In the jumping case we were just discussing, it is up to the player(s) to imagine why in one case a character ran a short distance and then jumped far, and in another case ran a longer distance before jumping less far.
 

Bill Zebub

“It’s probably Matt Mercer’s fault.”
I understand the draw, but I really (really) don't want to go back to having cut-and-dry rules for everything under the sun. I tried that already with previous editions, and I still have nightmares about having five different kinds of "actions" to track, and dozens of pages of rules for movement alone. I do not want to be Locutus of RAW again.

I hope that rules for jumping, etc. stay intentionally vague and subject to the DM's interpretation. It's less work for the one person at the table who has too much to do already.

Yeah, I think that's a totally valid point.

Still, since it's something that comes up a lot (maybe because my combats have a lot of terrain features?) I wish I had some kind of consistent framework that included elements of risk.
 

Lanefan

Victoria Rules
I don’t think that’s even remotely the point. In fact I think that's got it almost exactly backwards: the game rules are not a servant of the fiction...which will invariably lead to disappointment; they are the creators of the fiction. It is not the rules' job to model the desired narrative, it's the job of the players to narrate, or at least imagine, a reality that adheres to whatever gameplay is generated by the rules.
Which, to use a sledgehammer term, leans considerably too far "gamist" for me; not in any capital-G Forge sense, but in the sense of overly-much putting game considerations before fiction considerations.

And sure, there's many an unavoidable instance where game-side abstractions are essential.
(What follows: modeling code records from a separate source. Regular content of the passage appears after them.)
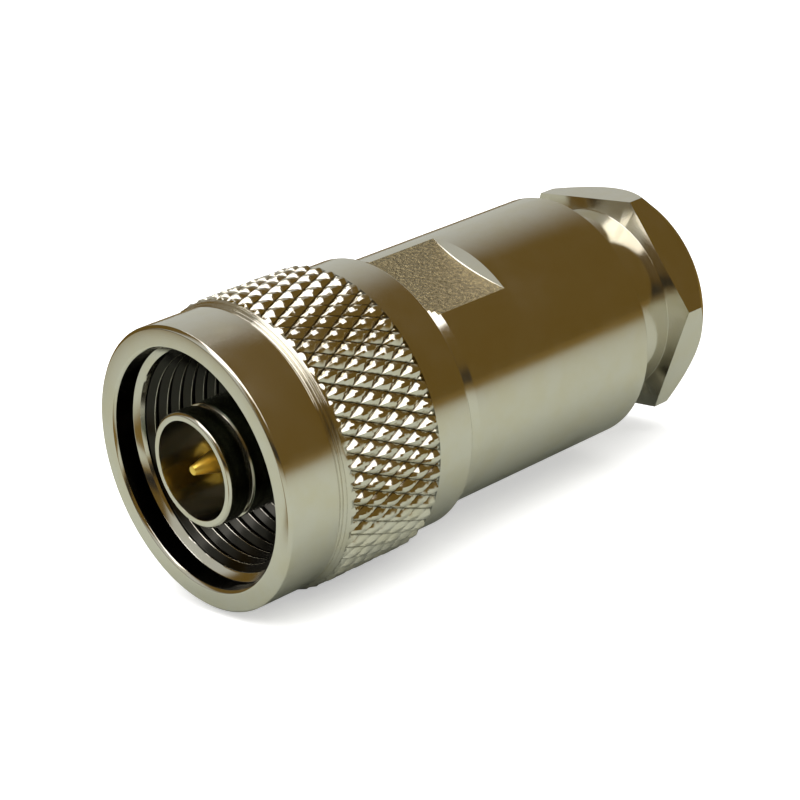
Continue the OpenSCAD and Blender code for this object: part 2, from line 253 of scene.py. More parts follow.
class PLUG_PG_body(PropertyGroup):
    """Sizes of the body"""
    sleeve_radius: size("Sleeve radius", "Outer radius of the outer contact sleeve", 4.05)
    sleeve_bore: size("Sleeve bore", "Inner radius of the outer contact sleeve", 3.5)
    lip_length: size("Lip length", "Length of the lip at the sleeve's tip", 1.6)
    groove_width: size("Groove width", "Width of the groove behind the lip", 0.5)
    groove_depth: size("Groove depth", "Depth of the groove behind the lip", 0.2)
    journal_radius: size("Journal radius", "Radius of the journal that carries the nut", 7.67)
    shoulder: size("Shoulder", "Distance from the rim to the body's shoulder", 16.9)
    shoulder_radius: size("Shoulder radius", "Radius of the shoulder's face", 8.75)
    shoulder_bevel: size("Shoulder bevel", "Length of the bevel behind the shoulder", 0.7)
    flat_depth: size("Flat depth", "Depth of each wrench flat", 0.75)
    flat_length: size("Flat length", "Length of the wrench flats", 6.8)
    flat_runout: size("Flat run-out", "Length of the sloped end of the flats", 0.5)
    rear_bevel: size("Rear bevel", "Bevel on the body's rear edge", 0.25)
    bore_radius: size("Rear bore radius", "Radius of the bore for the clamp parts", 7.45)
    flat_turn: FloatProperty(name="Flat turn", default=math.radians(24), subtype="ANGLE",
                             unit="ROTATION", description="Turn of the flats away from the top")


class PLUG_PG_contact(PropertyGroup):
    """Sizes of the centre contact"""
    pin_radius: size("Pin radius", "Radius of the mating pin", 0.82)
    tip_radius: size("Tip radius", "Radius of the flat at the tip", 0.33)
    cone_length: size("Cone length", "Length of the cone at the tip", 1.9)
    pin_length: size("Pin length", "Length of the mating pin with its tip", 5.4)
    stem_radius: size("Stem radius", "Radius of the stem in the front insulator", 1.52)


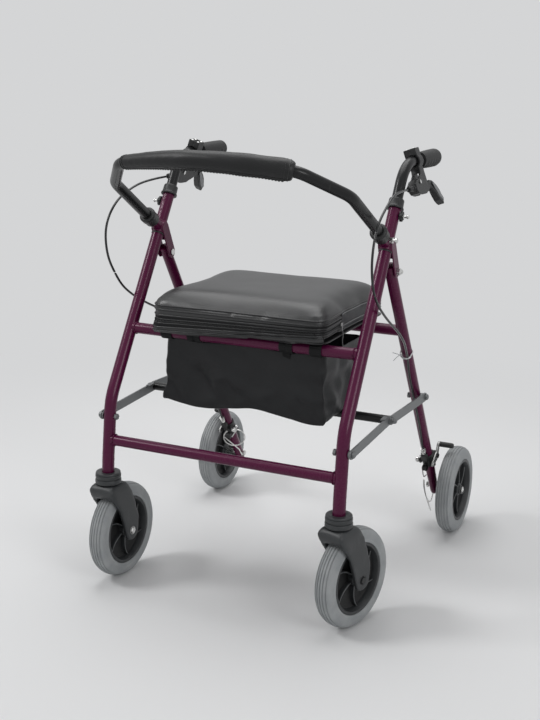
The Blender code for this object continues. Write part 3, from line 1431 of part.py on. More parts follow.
def build_front_frame():
    """Legs, uprights, cross tubes, collars and hinge bolts."""
    seat_rail = rail_between(seat_rail_centre(), RAIL_BORE, LEG_UP, LEG_DIA / 2)
    add_node("seat_front_rail", seat_rail, at_x(seat_rail_centre(), 0.0), "burgundy_paint")
    foot = Vector((FRAME_HALF, STEM_Y, LEG_KINK_Z))
    lower_run = (LEG_BEND - foot).normalized()
    share = (LOWER_RAIL_Z - LEG_KINK_Z) / (LEG_BEND_Z - LEG_KINK_Z)
    low_centre = at_x(foot.lerp(LEG_BEND, share), 0.0)
    low_rail = rail_between(low_centre, RAIL_BORE, lower_run, LEG_DIA / 2)
    add_node("lower_cross_tube", low_rail, low_centre, "burgundy_paint")
    for name, side in SIDES.items():
        foot_at = Vector((side * FRAME_HALF, STEM_Y, LEG_FOOT_Z))
        elbow = at_x(ELBOW, side * FRAME_HALF)
        hinge = at_x(HINGE, side * FRAME_HALF)
        add_node(f"front_leg_{name}", for_side(front_leg(), side), foot_at, "burgundy_paint")
        add_node(f"upright_{name}", for_side(upright(), side), elbow, "burgundy_paint")
        add_node(f"hinge_bolt_{name}", for_side(hinge_bolt(), side), hinge, "zinc_steel")
        top = collar(upright_at(COLLAR_START), LEG_UP, COLLAR_LENGTH,
                     UPRIGHT_TOP - COLLAR_START)
        add_node(f"handle_collar_{name}", for_side(top, side), elbow, "black_plastic")
        back = collar(upright_at(0.0, BACK_COLLAR_START), STUB_OUT, BACK_COLLAR_LENGTH,
                      STUB_LENGTH - BACK_COLLAR_START)
        add_node(f"backrest_collar_{name}", for_side(back, side), elbow, "black_plastic")
        add_node(f"backrest_bolt_{name}", for_side(backrest_bolt(), side), elbow, "zinc_steel")
        knob_at = at_x(upright_at(KNOB_ALONG), side * FRAME_HALF)
        add_node(f"height_knob_{name}", for_side(height_knob(), side), knob_at, "black_plastic")


def build_backrest():
    """Bow tube and its pad, which slide together in the stubs."""
    slide = add_axis("backrest_slide", at_x(ELBOW, 0.0))
    middle = Vector(BACK_MIDDLE)
    add_node("backrest_tube", backrest_tube(), middle, "black_paint", slide)
    add_node("backrest_pad", backrest_pad(), middle, "black_foam", slide)


def build_handles():
    """Handle tubes with their grips, brackets and brake levers."""
    pivot = lever_point(PIVOT_Y, PIVOT_DROP)
    axis = Vector((FRAME_HALF, PIVOT_Y, HANDLE_Z))
    leaned = axis + Matrix.Rotation(-LEVER_LEAN, 3, "Y") @ (pivot - axis)
    for name, side in SIDES.items():
        slide = add_axis(f"handle_slide_{name}", at_x(ELBOW, side * FRAME_HALF))
        tail = at_x(upright_at(UPRIGHT_TOP), side * FRAME_HALF)
        hand = Vector((side * FRAME_HALF, GRIP_START_Y, HANDLE_Z))
        add_node(f"handle_tube_{name}", for_side(handle_tube(), side), tail, "black_paint", slide)
        add_node(f"grip_{name}", for_side(grip(), side), hand, "black_foam", slide)
        lever_at = at_x(leaned, side * leaned.x)
        bracket = for_side(lever_bracket(), side)
        add_node(f"lever_bracket_{name}", bracket, lever_at, "black_plastic", slide)
        lever = for_side(brake_lever(), side)
        add_node(f"brake_lever_{name}", lever, lever_at, "black_plastic", slide)


def build_rear_frame():
    """Rear legs, rail, brakes and rear wheels, all on the fold hinge."""
    fold = add_axis("fold_hinge", at_x(HINGE, 0.0))
    rail_at = at_x(rear_at(REAR_RAIL_ALONG), 0.0)
    rail = rail_between(rail_at, RAIL_BORE, REAR_DOWN, REAR_LEG_DIA / 2)
    add_node("rear_rail", rail, rail_at, "burgundy_paint", fold)
    for name, side in SIDES.items():
        hinge = at_x(HINGE, side * FRAME_HALF)
        add_node(f"rear_leg_{name}", for_side(rear_leg(), side), hinge, "burgundy_paint", fold)
        wheel_at = at_x(AXLE, side * REAR_WHEEL_X)
        add_node(f"rear_axle_{name}", for_side(rear_axle(), side), wheel_at, "zinc_steel", fold)
        place = Matrix.Translation(wheel_at)
        add_node(f"rear_tyre_{name}", moved(for_side(tyre(), side), place), wheel_at,
                 "grey_rubber", fold)
        add_node(f"rear_hub_{name}", moved(for_side(hub(REAR_HUB_HALF), side), place),
                 wheel_at, "hub_plastic", fold)
        pivot = at_x(rear_at(*BRAKE_PIVOT), side * FRAME_HALF)
        add_node(f"brake_bracket_{name}", for_side(brake_bracket(), side), pivot,
                 "black_plastic", fold)
        add_node(f"brake_shoe_{name}", for_side(brake_shoe(), side), pivot,
                 "black_plastic", fold)


def build_casters():
    """Swivelling casters, each turned to the heading it rests at."""
    for name, side in SIDES.items():
        stem_at = Vector((side * FRAME_HALF, STEM_Y, 0.0))
        cup = moved(caster_collar(), Matrix.Translation(stem_at))
        add_node(f"caster_collar_{name}", cup, stem_at, "hub_plastic")
        swivel = add_axis(f"caster_swivel_{name}", stem_at)
        axle = Vector((0.0, TRAIL, WHEEL_RADIUS))
        pieces = (
            (f"caster_fork_{name}", caster_fork(), Vector(), "hub_plastic"),
            (f"caster_axle_{name}", caster_axle(), axle, "zinc_steel"),
            (f"caster_tyre_{name}", moved(for_side(tyre(), side), Matrix.Translation(axle)),
             axle, "grey_rubber"),
            (f"caster_hub_{name}",
             moved(for_side(hub(CASTER_HUB_HALF), side), Matrix.Translation(axle)), axle,
             "hub_plastic"),
        )
        for piece_name, solid, origin, finish in pieces:
            node = add_node(piece_name, solid, origin, finish)
            node.parent = swivel
        swivel.rotation_euler = (0.0, 0.0, YAW[name])


def build_links():
    """Fold links and the crossbar."""
    middle = Vector((0.0, *MIDDLE_PIVOT))
    add_node("fold_crossbar", fold_crossbar(), middle, "black_paint")
    for name, side in SIDES.items():
        front = at_x(front_pivot(), side * FRONT_LINK_X)
        rear = at_x(rear_at(REAR_PIVOT_ALONG), side * REAR_LINK_X)
        add_node(f"front_link_{name}", for_side(front_link(), side), front, "grey_link")
        add_node(f"rear_link_{name}", for_side(rear_link(), side), rear, "grey_link")


def build_seat():
    """Seat board and cushion on the front rail's axis, and the bag."""
    rail = at_x(seat_rail_centre(), 0.0)
    flip = add_axis("seat_hinge", rail)
    add_node("seat_cushion", seat_cushion(), rail, "black_vinyl", flip)
    add_node("seat_base", seat_base(), rail, "black_plastic", flip)
    add_node("bag", bag(), rail, "black_cloth")


def main():
    """Build the whole walker."""
    clear_scene()
    build_front_frame()
    build_backrest()
    build_handles()
    build_rear_frame()
    build_casters()
    build_links()
    build_seat()
    for name in SIDES:
        add_cable(f"brake_cable_{name}", name)


main()
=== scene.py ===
"""Dress a folding four-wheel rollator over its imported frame.

Metres, +Z up. The casters point to -Y, the walking user stands at +Y, and the
origin lies on the floor under the middle of the walker. Every sub-assembly is a
class that holds its own sizes, builds its meshes and dresses them.
"""

from __future__ import annotations

import logging
import math
from collections.abc import Callable, Iterable, Sequence
from dataclasses import dataclass
from enum import Enum

import bmesh
import bpy
from mathutils import Matrix, Vector, noise
from mathutils.bvhtree import BVHTree


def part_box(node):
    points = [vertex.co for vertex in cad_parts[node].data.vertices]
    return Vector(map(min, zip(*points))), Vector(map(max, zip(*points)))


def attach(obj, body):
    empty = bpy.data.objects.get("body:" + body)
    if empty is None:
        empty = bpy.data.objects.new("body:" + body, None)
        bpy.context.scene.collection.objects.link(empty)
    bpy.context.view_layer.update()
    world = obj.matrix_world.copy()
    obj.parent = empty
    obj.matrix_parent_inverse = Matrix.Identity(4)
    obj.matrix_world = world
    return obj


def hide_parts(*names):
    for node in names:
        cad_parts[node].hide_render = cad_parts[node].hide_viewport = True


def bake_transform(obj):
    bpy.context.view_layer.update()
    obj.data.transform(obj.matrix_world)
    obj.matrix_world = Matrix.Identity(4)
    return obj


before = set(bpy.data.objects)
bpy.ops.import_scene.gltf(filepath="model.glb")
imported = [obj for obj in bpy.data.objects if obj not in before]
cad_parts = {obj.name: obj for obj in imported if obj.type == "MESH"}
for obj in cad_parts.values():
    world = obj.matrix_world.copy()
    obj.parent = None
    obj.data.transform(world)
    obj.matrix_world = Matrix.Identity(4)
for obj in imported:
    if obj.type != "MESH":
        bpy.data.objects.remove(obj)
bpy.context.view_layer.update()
LOG = logging.getLogger("rollator")

Shape = bmesh.types.BMesh
Points = list[Vector]
Rings = list[Points]
Profile = list[tuple[float, float]]  # (distance, radius) pairs
Marks = list[tuple[Vector, Vector]]  # (point, outward direction) pairs

X_AXIS = Vector((1.0, 0.0, 0.0))
Y_AXIS = Vector((0.0, 1.0, 0.0))
Z_AXIS = Vector((0.0, 0.0, 1.0))

SHARP_EDGE = math.radians(30.0)  # edges sharper than this are softened
BEND_STEP = math.radians(6.0)  # the largest turn between two points of a bend
CLOTH_FRAMES = 20
CLOTH_STIFFNESS = 12.0
CLOTH_BENDING = 1.2
VIEW_WIDTH, VIEW_HEIGHT = 540.0, 720.0  # the camera was measured on this picture size


class Side(Enum):
    """The two sides of the walker, by the sign of X."""

    LEFT = -1
    RIGHT = 1

    @property
    def tag(self) -> str:
        """Return the ending of a piece's name."""
        return self.name.lower()

    def place(self, point: Vector) -> Vector:
        """Return a point drawn for the right side, moved to this side."""
        return Vector((point.x * self.value, point.y, point.z))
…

But in cases like this (and there are a great many of them) where they are not essential and-or poorly (or don't at all) reflect the reality of the fiction, my vote is almost always to put the fiction first and if the game rules don't suit, kitbash them until they do.
In the jumping case we were just discussing, it is up to the player(s) to imagine why in one case a character ran a short distance and then jumped far, and in another case ran a longer distance before jumping less far.
This is exactly what I mean by the above. In my view this should never happen, that players have to come up with unrealistic narrations just to suit what's obviously a faulty game mechanic. Instead, IMO it's on either the DM or (preferably!) the designers to identify that it's the mechanic at issue and fix it.

That said, the jumping issue itself is caused by a series of bigger things all congregating at once: very restrictive movement limits, a too-binary succeed-fail system, and combat rounds not being long enough. Extending the combat round to 10 seconds would allow any length of jump to be a part of one's move rate and still allow a decent run-up at one end or some movement at the other; the jump distance can become part of your move and still all make in-fiction sense. Relaxing the movement limits would have much the same effect. The too-binary succeed-fail system is a bigger issue, as some other currently-ongoing threads are showing.
 

Bill Zebub

“It’s probably Matt Mercer’s fault.”
Which, to use a sledgehammer term, leans considerably too far "gamist" for me; not in any capital-G Forge sense, but in the sense of overly-much putting game considerations before fiction considerations.

And sure, there's many an unavoidable instance where game-side abstractions are essential. But in cases like this (and there are a great many of them) where they are not essential and-or poorly (or don't at all) reflect the reality of the fiction, my vote is almost always to put the fiction first and if the game rules don't suit, kitbash them until they do.

This is exactly what I mean by the above. In my view this should never happen, that players have to come up with unrealistic narrations just to suit what's obviously a faulty game mechanic. Instead, IMO it's on either the DM or (preferably!) the designers to identify that it's the mechanic at issue and fix it.

That said, the jumping issue itself is caused by a series of bigger things all congregating at once: very restrictive movement limits, a too-binary succeed-fail system, and combat rounds not being long enough. Extending the combat round to 10 seconds would allow any length of jump to be a part of one's move rate and still allow a decent run-up at one end or some movement at the other; the jump distance can become part of your move and still all make in-fiction sense. Relaxing the movement limits would have much the same effect. The too-binary succeed-fail system is a bigger issue, as some other currently-ongoing threads are showing.

I can’t imagine D&D is the system that will ever give you what you are looking for.

I like my games gamist. If I’m looking for fiction I read fiction.